Is it socially just that 3.7 million sick and disabled people will have approximately £28 billion-worth of cuts in social security support from the Welfare Reform Act 2012? That does not include the cuts to employment and support allowance work-related activity group support due to start next, or cuts to social care. Is it socially just that in addition to facing the misery and hardship of poverty, the children affected have greater risks to their future health and wellbeing? One witness to the recent inquiry by the all-party parliamentary group on health in all policies into the effects of the 2016 Welfare Reform and Work Bill on child health told us that
“as children’s lives unfold, the poor health associated with poverty limits their potential and development across a whole range of areas, leading to poor health and life chances in adulthood, which then has knock-on effects on future generations.”
There is even increasing evidence that poverty directly impacts on how neural connections develop in the brain. In particular, the hippocampus, which is key to learning, memory and stress regulation, and the amygdala, which is linked to stress and emotion, have weaker connections to other areas of the brain in children living in poverty compared with children from more affluent homes. Those changes in connectivity are related to poorer cognitive and educational outcomes and increased risk of psychiatric illness for nine to 10-year-olds; that includes depression and antisocial behaviours.
The inequalities that the people of our country face at the moment are reminiscent of the Victorian age. The International Monetary Fund has described income inequalities as
“the most defining challenge of our time”.
In the UK, 40 years ago, 5% of income went to the highest 1% of earners; today it is 15%. Unless we address that, we cannot get to grips with all the other issues talked about in this debate. Of course, this is not just about income. The Panama papers revealed the shocking extent to which the assets of the richest are kept in offshore tax havens, where tax is avoided and evaded. According to the Equality Trust, in the last year alone the wealth of the richest 1,000 households in the UK increased by more than £28.5 billion. Today, their combined wealth is more than that of 40% of the population. While the wealth of the richest 1% has increased by 21%, the poorest half of households saw their wealth increase by less than one third of that amount. I could go on.
Of course, social injustices are not confined to tax and social security policies. There is inadequate funding for nursery schools, so we are seeing them struggle to provide the expertise that can make a real difference in early-years development—something very pertinent in my own constituency. What about the impact of the Government’s decision to bring forward the equalisation of the state pension age for women born in the 1950s, the so-called WASPI women—Women Against State Pension Inequality? What about the restrictions in access to justice through legal aid and the fees charged for employment tribunals? What about the reducing of access to education by trebling tuition fees and scrapping the education maintenance allowance? What about the cuts to local authority budgets—they have been very high indeed in my constituency—leading to cuts to Sure Start and threatening vital adult social care?

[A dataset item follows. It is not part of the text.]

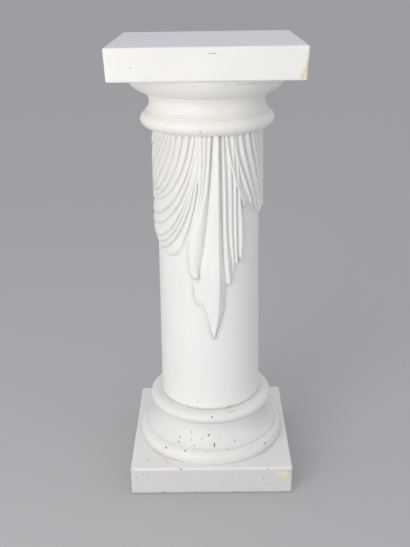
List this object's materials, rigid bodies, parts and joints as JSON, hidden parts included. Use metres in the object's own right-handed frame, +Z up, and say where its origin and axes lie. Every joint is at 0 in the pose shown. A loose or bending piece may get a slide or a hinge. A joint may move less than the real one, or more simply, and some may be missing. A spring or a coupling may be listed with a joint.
{
  "type": "draped column pedestal",
  "caption": "Free-standing column pedestal: square abacus, moulded capital, tapering shaft with carved drapery and a long tail, moulded base on a square plinth. Holds a bust, vase or lamp.",
  "frame": {"origin": "middle of the underside of the plinth, on the floor", "axes": "+Z up along the column's axis, -Y towards the front of the drapery, +X to the right of it"},
  "size_m": [0.309, 0.309, 0.8],
  "materials": {
    "base": "white paint on cast plaster, matte, scuffed and chipped",
    "shaft": "white paint on cast plaster, satin, carved drapery",
    "capital": "white paint on cast plaster, matte, small cream chips"
  },
  "bodies": {
    "root": {"base": "base", "shaft": "shaft", "capital": "capital"}
  },
  "joints": []
}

Cuts to the police authorities mean that we are seeing increased problems with social cohesion, creating real anxiety at all levels of society, with people in certain areas afraid to go out of their house. There is the threat to the social housing sector, such that people do not feel that they have a secure home to live in, through the Government’s right to buy, bedroom tax and 1% annual cut to social rents. Those are all combining to threaten the social housing sector.
This Government and the previous coalition have facilitated exploitative labour markets with poor-quality jobs and zero-hours contracts, the number of which is heading towards 1 million, and have further contributed to maintaining power within an elite. Where is the social justice in that?
Governing is about choices. The amount of revenue lost to the Exchequer each year as a result of tax fraud is £16 billion—the same as we spend on disabled people through the disability living allowance and personal independence payment. If the Government truly believe in social justice and fairness, they need to reflect that in their policies across the board. They need to clamp down on tax fraud and ensure that the most vulnerable in society are looked after properly and not plunged into poverty or worse, and that opportunities are there for all.